Input rows:
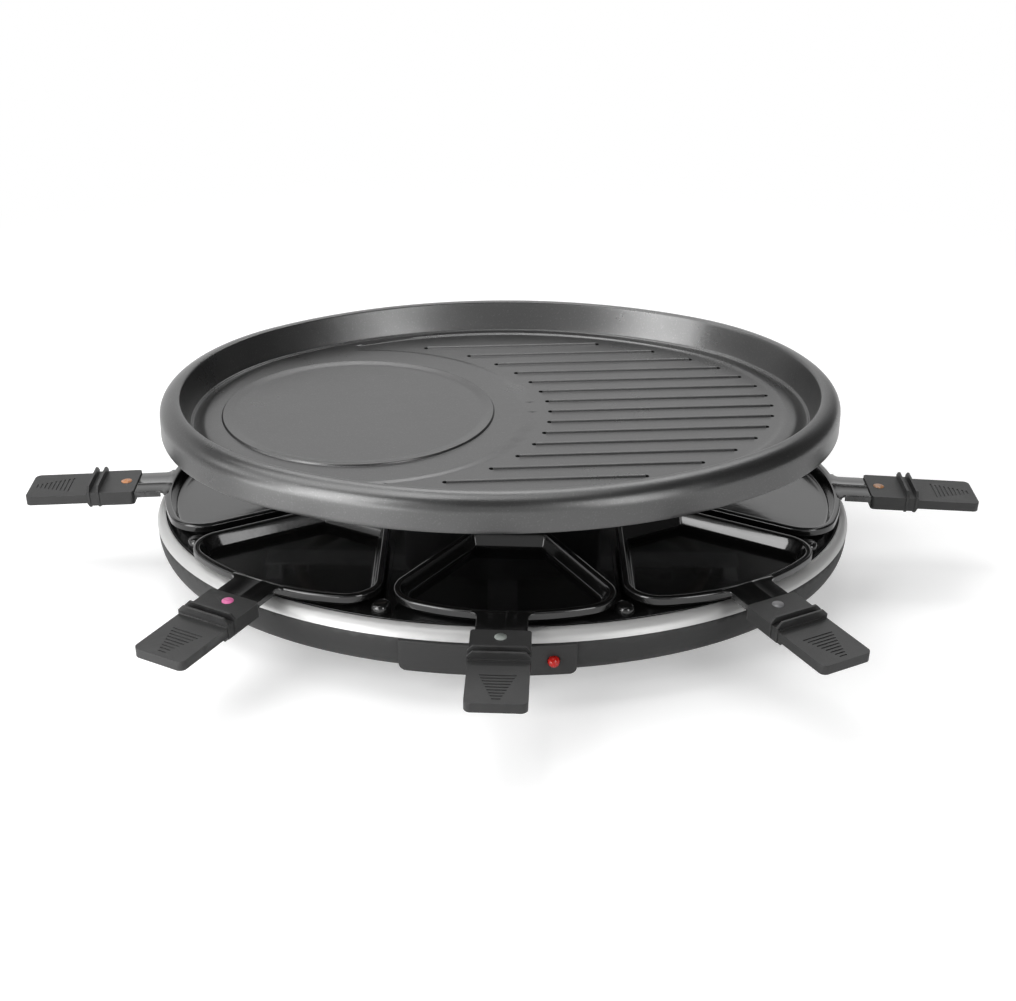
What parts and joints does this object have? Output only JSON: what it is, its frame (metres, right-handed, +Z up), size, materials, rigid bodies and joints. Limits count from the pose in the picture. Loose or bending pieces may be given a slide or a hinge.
...
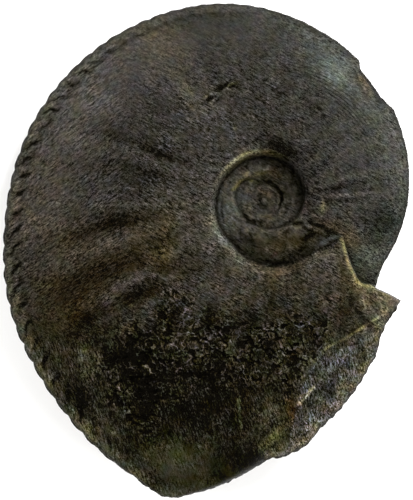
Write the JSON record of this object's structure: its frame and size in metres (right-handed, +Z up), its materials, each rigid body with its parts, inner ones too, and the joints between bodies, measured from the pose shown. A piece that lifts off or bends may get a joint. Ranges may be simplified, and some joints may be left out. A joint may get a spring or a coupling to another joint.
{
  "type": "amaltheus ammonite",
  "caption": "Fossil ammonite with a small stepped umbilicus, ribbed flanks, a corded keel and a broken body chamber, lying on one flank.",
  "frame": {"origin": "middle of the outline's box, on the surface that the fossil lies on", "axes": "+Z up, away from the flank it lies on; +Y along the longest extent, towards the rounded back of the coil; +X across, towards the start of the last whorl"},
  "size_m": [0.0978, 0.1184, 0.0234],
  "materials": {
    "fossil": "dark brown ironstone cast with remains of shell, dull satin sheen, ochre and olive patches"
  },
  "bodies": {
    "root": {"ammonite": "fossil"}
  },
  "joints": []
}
==
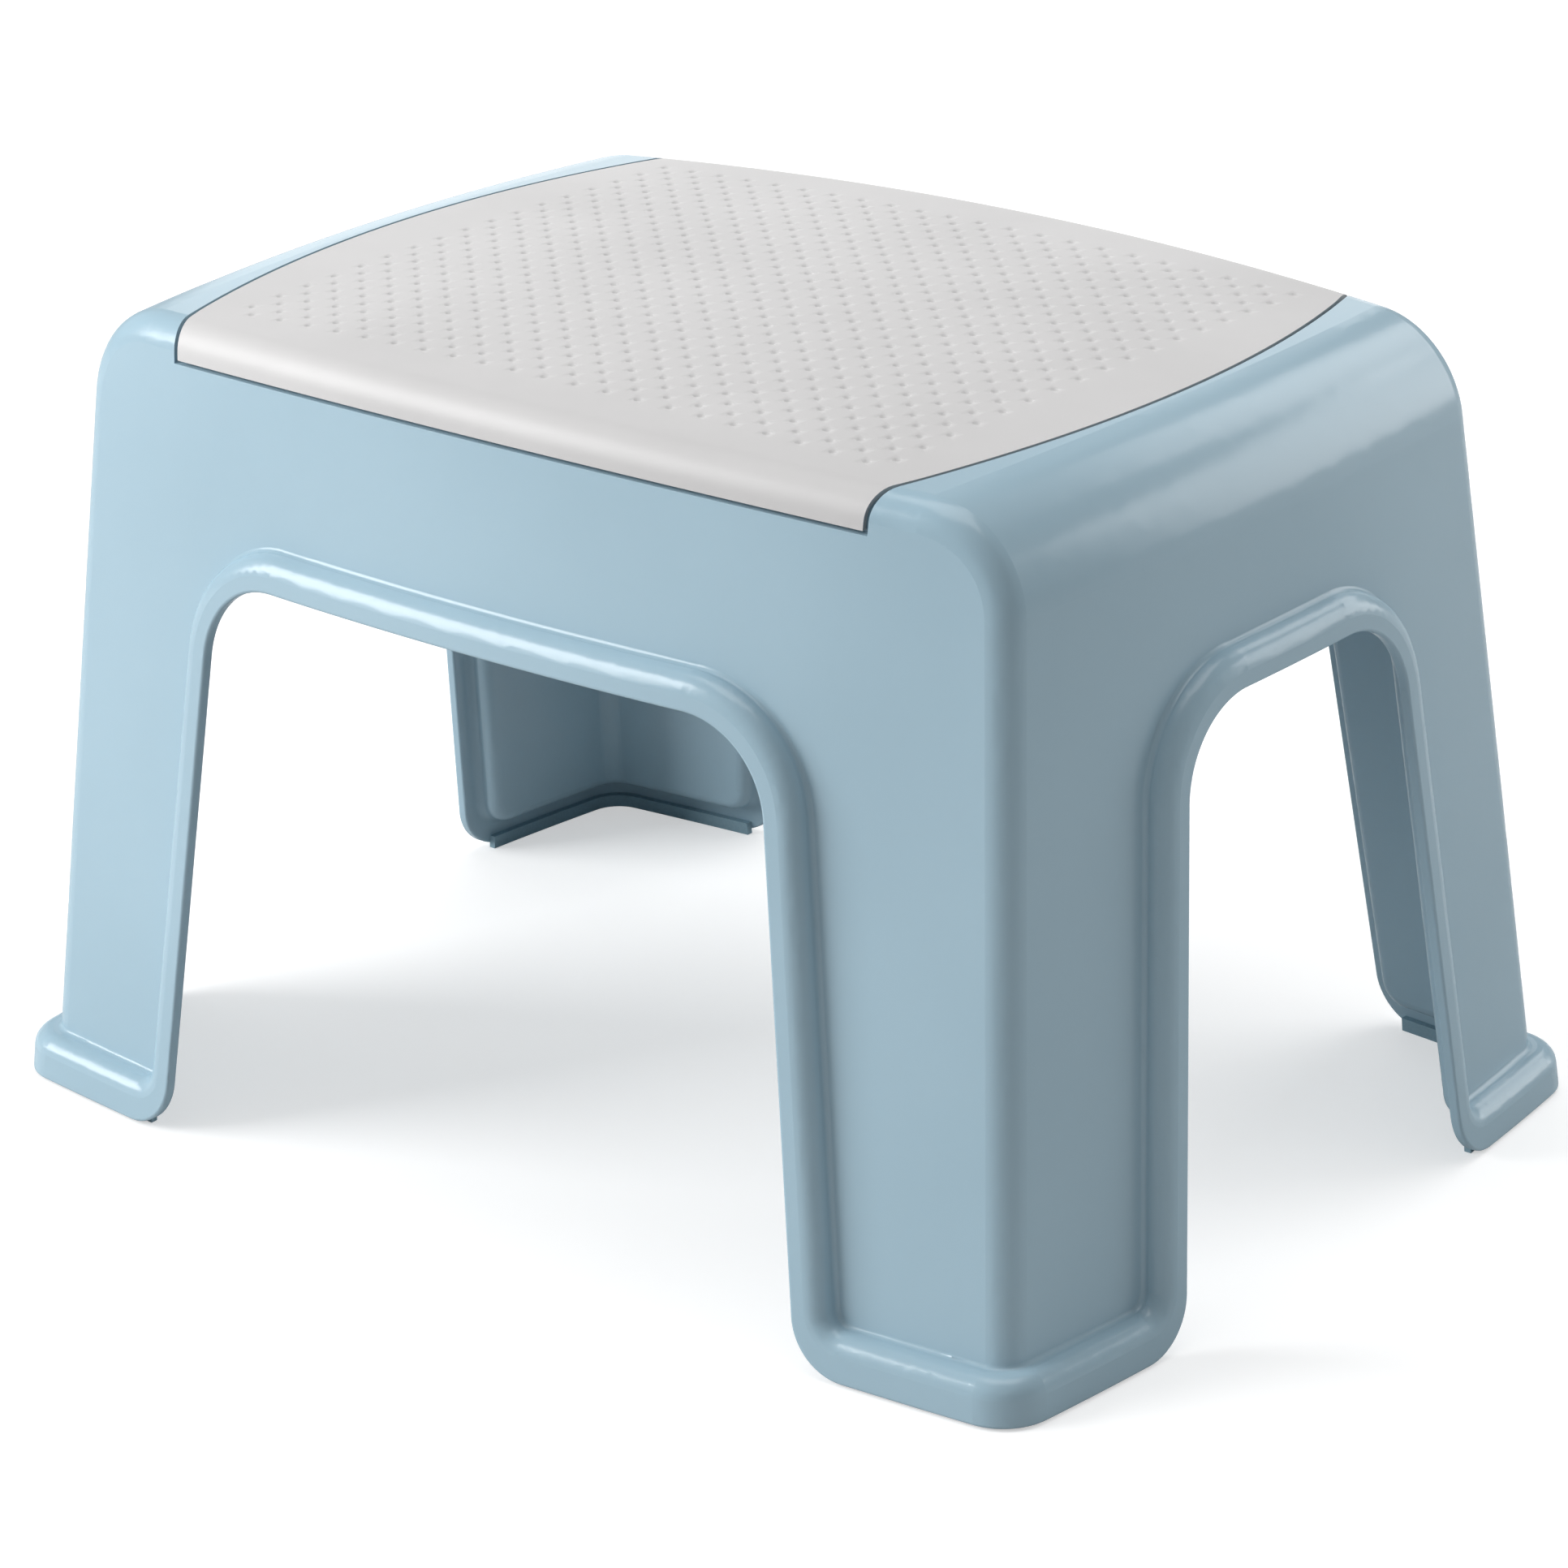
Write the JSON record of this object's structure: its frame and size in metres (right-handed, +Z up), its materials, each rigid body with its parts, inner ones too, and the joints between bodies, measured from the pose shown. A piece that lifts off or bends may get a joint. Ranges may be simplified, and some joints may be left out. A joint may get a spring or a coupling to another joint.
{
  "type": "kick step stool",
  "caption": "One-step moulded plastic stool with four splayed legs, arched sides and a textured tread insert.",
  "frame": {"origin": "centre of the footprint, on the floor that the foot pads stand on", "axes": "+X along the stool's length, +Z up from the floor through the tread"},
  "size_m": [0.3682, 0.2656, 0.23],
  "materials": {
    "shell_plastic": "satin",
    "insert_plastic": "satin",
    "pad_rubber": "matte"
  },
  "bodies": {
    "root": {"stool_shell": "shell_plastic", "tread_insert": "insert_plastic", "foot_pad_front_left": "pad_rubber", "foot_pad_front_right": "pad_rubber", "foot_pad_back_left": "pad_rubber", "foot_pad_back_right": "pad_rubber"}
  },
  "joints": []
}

What you have to do:
Pick out each line containing the string "that" and copy it.

Answer to this problem:
Write the JSON record of this object's structure: its frame and size in metres (right-handed, +Z up), its materials, each rigid body with its parts, inner ones too, and the joints between bodies, measured from the pose shown. A piece that lifts off or bends may get a joint. Ranges may be simplified, and some joints may be left out. A joint may get a spring or a coupling to another joint.
  "frame": {"origin": "middle of the outline's box, on the surface that the fossil lies on", "axes": "+Z up, away from the flank it lies on; +Y along the longest extent, towards the rounded back of the coil; +X across, towards the start of the last whorl"},
Write the JSON record of this object's structure: its frame and size in metres (right-handed, +Z up), its materials, each rigid body with its parts, inner ones too, and the joints between bodies, measured from the pose shown. A piece that lifts off or bends may get a joint. Ranges may be simplified, and some joints may be left out. A joint may get a spring or a coupling to another joint.
  "frame": {"origin": "centre of the footprint, on the floor that the foot pads stand on", "axes": "+X along the stool's length, +Z up from the floor through the tread"},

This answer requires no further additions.